Given information:
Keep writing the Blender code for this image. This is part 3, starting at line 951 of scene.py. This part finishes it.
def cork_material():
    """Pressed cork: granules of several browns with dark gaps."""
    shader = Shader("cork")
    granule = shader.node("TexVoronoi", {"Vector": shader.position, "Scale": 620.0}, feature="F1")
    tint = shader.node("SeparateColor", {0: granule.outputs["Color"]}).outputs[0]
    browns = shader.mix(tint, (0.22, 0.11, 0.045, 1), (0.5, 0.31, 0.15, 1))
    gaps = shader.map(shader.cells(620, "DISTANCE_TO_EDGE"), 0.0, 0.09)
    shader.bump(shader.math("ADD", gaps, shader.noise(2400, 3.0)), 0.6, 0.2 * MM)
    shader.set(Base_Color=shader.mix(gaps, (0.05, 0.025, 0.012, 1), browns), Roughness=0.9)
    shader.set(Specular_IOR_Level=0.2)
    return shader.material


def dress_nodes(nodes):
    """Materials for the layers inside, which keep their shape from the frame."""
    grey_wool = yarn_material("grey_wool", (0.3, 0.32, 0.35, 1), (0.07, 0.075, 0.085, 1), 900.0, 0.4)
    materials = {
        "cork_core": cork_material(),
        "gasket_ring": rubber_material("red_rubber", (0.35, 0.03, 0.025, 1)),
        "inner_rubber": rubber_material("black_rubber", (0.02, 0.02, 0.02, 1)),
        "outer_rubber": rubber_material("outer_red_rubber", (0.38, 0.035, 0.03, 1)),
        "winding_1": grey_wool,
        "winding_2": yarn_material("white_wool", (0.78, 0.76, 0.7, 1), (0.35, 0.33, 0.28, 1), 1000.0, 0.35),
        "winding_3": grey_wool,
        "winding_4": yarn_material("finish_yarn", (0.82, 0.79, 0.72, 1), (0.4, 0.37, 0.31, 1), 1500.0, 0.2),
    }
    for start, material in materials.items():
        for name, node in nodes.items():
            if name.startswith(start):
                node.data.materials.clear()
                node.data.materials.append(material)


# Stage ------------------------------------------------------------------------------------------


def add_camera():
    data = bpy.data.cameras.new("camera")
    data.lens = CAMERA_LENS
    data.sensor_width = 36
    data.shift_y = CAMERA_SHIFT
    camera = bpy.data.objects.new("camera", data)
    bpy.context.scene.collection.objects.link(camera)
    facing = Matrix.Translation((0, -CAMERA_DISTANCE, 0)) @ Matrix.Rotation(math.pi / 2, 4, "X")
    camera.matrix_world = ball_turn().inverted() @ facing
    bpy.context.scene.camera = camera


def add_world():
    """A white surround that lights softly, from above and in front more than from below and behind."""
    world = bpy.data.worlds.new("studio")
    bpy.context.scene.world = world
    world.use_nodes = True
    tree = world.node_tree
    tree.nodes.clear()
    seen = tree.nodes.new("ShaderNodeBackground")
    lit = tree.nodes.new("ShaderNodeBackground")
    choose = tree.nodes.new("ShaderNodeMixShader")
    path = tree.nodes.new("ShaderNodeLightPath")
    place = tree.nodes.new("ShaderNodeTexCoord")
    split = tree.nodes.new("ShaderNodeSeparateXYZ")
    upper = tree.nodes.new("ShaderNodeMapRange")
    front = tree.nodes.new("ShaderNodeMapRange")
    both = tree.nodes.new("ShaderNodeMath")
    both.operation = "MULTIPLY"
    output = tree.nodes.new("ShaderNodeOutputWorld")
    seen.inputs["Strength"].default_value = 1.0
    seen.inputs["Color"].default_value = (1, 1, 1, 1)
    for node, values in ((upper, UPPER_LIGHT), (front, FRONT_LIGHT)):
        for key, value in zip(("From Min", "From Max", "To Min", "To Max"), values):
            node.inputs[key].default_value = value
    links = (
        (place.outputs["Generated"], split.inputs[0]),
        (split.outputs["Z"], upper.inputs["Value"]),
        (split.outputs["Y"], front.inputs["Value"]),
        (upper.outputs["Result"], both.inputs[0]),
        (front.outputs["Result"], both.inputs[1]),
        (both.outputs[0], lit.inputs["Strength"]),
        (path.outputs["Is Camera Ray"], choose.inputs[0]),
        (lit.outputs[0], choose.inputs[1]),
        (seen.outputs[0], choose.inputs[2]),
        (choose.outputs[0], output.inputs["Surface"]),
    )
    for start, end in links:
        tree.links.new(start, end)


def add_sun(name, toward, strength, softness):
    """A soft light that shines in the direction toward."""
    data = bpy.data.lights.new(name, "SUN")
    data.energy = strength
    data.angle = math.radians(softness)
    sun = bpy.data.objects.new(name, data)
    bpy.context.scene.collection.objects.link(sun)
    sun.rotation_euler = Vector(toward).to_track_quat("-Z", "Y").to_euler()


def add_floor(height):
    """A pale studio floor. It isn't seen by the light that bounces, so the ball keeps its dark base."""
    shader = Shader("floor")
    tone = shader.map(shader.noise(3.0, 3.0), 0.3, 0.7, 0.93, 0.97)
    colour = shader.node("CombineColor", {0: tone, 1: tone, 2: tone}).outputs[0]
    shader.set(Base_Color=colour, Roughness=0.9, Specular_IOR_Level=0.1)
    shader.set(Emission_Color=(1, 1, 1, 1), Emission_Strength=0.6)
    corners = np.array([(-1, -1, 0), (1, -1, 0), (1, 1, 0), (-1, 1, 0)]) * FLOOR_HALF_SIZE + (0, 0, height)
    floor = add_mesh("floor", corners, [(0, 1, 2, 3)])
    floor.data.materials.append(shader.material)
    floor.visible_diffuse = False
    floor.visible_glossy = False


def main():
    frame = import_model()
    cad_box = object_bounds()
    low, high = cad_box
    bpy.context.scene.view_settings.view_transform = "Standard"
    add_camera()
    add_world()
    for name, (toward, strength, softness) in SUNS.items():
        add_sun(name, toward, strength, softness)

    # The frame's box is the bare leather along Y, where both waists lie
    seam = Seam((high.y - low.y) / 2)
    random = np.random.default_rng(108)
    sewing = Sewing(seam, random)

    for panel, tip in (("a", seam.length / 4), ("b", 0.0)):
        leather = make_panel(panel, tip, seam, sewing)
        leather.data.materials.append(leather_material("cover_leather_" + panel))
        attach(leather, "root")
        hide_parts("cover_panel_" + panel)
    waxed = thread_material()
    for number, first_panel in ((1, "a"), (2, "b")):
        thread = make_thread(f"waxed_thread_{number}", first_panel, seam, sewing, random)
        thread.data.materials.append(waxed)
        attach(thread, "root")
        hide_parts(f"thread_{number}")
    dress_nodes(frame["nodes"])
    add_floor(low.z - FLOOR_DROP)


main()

Aim: Copy each line holding the word "leather" from the listing above.

Full output:
    # The frame's box is the bare leather along Y, where both waists lie
        leather = make_panel(panel, tip, seam, sewing)
        leather.data.materials.append(leather_material("cover_leather_" + panel))
        attach(leather, "root")